Sementara itu, Philips Indonesia, sebagai perusahaan yang juga berkonsentrasi di bidang Healthycare, berkomitmen untuk membantu menciptakan Indonesia yang lebih sehat untuk menekan penyebaran hepatitis.
Presiden Direktur Philips Indonesia Suryo Suwignjo mengatakan, kesehatan itu dapat dimulai dari rumah artinya untuk mengetahui penyakit sedini mungkin harus dimulai dari kesadaran diri sendiri.
Sementara itu dari segi alat kesehatan, lanjutnya, perusahaan juga telah menawarkanserangkaian peralatan kesehatan seperti CT Scan yang dapat membantu dokter dalam mendeteksi penyakit hepatitis. “Alat deteksi dini sudah ada, tapi kesadaran yang tidak ada,” katanya.
Bahkan, ada beberapa orang yang justru malu atau justru takut untuk memeriksakan diri.
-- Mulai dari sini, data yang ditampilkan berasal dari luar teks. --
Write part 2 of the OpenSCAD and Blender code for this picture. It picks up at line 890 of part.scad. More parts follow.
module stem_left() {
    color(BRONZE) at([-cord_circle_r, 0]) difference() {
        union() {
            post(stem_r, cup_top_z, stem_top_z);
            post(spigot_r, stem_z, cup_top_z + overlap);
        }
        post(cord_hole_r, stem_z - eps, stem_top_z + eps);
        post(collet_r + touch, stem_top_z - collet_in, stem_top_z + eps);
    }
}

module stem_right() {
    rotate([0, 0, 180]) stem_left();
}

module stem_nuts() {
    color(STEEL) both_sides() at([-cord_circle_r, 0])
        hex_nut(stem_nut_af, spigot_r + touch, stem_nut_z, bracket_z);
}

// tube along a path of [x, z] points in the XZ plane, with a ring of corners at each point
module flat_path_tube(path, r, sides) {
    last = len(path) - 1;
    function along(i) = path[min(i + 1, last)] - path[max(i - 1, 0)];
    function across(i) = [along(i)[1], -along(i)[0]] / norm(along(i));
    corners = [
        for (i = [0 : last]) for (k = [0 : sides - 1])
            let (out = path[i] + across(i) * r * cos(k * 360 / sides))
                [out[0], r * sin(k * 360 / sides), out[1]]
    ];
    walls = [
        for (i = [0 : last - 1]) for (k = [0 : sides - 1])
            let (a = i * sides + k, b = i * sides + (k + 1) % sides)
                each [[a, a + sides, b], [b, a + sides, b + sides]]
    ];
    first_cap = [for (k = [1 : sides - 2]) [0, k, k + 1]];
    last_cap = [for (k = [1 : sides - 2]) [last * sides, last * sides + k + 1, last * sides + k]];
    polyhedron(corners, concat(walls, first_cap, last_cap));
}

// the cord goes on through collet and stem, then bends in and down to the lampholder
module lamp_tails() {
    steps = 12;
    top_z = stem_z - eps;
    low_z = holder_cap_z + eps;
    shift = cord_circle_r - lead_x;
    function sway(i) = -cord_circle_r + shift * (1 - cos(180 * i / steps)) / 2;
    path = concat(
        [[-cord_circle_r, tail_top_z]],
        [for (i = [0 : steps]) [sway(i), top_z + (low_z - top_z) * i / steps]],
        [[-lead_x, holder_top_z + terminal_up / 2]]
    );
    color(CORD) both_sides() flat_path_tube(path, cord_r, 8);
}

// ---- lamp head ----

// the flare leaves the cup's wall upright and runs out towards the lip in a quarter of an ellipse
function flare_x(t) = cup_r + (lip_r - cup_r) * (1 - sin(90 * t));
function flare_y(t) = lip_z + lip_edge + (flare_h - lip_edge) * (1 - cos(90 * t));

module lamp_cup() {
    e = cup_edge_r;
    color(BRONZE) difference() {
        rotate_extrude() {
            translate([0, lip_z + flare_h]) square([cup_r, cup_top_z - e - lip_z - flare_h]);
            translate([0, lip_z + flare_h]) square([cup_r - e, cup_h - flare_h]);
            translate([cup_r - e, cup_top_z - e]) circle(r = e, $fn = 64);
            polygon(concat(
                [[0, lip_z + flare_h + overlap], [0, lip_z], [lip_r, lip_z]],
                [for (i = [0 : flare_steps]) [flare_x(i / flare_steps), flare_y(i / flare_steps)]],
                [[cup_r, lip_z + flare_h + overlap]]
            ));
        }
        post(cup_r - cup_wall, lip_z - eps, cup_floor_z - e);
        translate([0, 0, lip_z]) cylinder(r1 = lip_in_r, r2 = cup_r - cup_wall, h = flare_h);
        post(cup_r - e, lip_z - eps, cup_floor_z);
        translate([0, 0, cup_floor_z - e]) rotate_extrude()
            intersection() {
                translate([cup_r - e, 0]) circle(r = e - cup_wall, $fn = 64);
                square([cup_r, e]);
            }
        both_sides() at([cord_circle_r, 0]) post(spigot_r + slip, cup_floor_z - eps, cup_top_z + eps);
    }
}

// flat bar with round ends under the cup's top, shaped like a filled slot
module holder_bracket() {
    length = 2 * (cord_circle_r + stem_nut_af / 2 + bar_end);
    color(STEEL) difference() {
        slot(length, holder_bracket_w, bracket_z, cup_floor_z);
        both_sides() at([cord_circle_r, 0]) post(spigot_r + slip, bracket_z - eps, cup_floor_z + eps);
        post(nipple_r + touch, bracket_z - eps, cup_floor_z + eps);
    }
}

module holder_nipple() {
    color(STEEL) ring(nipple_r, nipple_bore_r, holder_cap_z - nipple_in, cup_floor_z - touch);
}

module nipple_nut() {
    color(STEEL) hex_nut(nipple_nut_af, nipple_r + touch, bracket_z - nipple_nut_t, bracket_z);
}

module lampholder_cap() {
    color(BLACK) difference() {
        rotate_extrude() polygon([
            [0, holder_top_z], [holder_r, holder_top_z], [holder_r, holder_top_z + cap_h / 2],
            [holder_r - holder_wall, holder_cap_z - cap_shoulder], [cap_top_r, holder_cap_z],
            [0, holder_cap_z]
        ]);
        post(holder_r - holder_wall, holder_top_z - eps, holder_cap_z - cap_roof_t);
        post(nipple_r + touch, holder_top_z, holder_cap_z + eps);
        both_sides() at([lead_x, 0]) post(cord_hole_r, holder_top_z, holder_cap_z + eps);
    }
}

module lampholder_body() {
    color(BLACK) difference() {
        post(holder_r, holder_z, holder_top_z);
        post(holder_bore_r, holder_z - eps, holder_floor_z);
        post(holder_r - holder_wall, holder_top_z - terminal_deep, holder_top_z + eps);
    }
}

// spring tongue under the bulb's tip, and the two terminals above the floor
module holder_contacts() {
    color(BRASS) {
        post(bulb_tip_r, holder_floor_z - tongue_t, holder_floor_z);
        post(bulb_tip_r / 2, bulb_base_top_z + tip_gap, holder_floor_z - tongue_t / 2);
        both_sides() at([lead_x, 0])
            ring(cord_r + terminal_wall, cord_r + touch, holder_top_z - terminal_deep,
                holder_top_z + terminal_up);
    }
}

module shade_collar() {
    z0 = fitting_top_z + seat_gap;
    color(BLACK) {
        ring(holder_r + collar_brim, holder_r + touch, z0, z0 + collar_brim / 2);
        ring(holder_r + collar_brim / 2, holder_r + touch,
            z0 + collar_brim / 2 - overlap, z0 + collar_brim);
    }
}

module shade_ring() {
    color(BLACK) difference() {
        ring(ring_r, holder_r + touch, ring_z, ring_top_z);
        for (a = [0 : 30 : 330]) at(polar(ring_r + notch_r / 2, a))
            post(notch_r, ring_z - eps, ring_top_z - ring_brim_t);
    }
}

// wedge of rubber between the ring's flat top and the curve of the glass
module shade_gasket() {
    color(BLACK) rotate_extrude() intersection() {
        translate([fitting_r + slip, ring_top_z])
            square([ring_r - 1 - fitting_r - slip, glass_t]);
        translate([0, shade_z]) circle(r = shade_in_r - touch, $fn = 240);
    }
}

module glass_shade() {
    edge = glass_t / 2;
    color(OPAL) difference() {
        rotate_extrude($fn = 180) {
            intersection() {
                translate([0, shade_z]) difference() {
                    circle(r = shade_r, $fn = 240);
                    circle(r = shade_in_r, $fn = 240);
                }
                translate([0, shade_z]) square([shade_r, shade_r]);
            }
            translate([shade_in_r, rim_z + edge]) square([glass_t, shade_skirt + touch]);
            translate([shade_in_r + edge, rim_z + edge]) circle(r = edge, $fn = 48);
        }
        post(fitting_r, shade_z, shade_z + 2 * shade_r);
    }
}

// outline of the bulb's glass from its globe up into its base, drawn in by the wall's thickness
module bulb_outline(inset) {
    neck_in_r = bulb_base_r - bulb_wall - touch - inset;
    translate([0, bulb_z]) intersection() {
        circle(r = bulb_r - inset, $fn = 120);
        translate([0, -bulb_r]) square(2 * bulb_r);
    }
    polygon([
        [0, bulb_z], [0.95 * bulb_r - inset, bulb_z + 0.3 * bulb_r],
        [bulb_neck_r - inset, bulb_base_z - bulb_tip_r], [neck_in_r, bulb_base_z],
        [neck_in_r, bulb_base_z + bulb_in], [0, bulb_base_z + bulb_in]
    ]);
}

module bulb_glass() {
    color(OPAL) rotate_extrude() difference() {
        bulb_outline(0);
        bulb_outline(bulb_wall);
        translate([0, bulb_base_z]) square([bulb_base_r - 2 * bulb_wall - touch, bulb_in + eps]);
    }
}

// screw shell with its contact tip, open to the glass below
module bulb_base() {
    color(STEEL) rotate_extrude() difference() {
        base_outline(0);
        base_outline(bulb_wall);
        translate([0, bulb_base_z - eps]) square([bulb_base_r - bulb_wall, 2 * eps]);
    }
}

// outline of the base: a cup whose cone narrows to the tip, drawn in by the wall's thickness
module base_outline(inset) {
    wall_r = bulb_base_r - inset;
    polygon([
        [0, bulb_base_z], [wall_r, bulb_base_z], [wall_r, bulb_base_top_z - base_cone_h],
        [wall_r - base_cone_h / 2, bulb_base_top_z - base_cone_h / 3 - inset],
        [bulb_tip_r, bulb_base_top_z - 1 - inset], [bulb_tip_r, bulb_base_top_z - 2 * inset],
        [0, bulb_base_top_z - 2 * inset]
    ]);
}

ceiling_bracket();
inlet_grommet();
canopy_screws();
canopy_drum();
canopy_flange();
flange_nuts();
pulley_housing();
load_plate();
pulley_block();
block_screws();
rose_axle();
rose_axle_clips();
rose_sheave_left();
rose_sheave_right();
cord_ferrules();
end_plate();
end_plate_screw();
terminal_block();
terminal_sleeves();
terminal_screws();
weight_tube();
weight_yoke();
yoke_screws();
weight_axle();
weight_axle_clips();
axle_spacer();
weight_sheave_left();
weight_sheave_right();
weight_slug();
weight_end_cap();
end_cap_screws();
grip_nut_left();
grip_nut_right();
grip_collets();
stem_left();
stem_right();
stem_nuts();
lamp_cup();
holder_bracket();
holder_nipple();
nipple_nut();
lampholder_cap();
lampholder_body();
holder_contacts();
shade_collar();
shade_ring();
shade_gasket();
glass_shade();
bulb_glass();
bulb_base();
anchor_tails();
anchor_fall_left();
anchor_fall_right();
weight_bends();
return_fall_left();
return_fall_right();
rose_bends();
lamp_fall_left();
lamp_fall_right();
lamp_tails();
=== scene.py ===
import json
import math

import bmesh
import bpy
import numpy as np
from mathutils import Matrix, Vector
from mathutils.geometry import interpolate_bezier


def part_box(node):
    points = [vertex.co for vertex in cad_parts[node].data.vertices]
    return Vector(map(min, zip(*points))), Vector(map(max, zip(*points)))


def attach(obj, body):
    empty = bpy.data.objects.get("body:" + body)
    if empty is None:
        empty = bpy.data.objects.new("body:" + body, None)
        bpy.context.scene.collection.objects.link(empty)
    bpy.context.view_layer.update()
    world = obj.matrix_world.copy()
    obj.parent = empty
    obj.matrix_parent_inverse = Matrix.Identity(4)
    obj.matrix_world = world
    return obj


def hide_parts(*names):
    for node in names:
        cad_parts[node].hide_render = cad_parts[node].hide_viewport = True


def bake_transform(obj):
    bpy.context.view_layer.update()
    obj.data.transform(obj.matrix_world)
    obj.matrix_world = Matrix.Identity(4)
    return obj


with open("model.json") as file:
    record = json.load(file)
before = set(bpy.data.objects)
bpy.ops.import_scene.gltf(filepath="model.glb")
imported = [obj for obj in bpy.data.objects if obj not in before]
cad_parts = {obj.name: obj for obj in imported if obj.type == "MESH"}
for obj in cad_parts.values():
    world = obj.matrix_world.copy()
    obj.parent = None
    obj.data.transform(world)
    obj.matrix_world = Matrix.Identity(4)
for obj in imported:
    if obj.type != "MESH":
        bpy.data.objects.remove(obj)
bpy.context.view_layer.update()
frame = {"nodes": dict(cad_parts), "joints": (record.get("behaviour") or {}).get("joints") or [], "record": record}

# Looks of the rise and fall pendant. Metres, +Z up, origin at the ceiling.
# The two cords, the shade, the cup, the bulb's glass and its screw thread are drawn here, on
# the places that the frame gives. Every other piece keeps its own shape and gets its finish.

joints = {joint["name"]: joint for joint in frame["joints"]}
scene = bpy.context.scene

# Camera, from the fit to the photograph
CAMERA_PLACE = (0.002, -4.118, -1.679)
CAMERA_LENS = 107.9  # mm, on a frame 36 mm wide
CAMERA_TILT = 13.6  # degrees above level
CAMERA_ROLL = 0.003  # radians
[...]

Berdasarkan penelitian Komunitas Peduli Hepatitis pada 2016, 50% penderita hepatitis mengalami diskriminasi di tempat kerja.
Beberapa orang tidak melanjutkan pengobatan hepatitis dikarenakan mereka tidak ingin orang lain mengetahui penyakit mereka. 1 dari 3 orang merahasiakan penyakit hepatitis dari keluarga, bahkan mereka juga merahasiakannya dari pasangan mereka sendiri.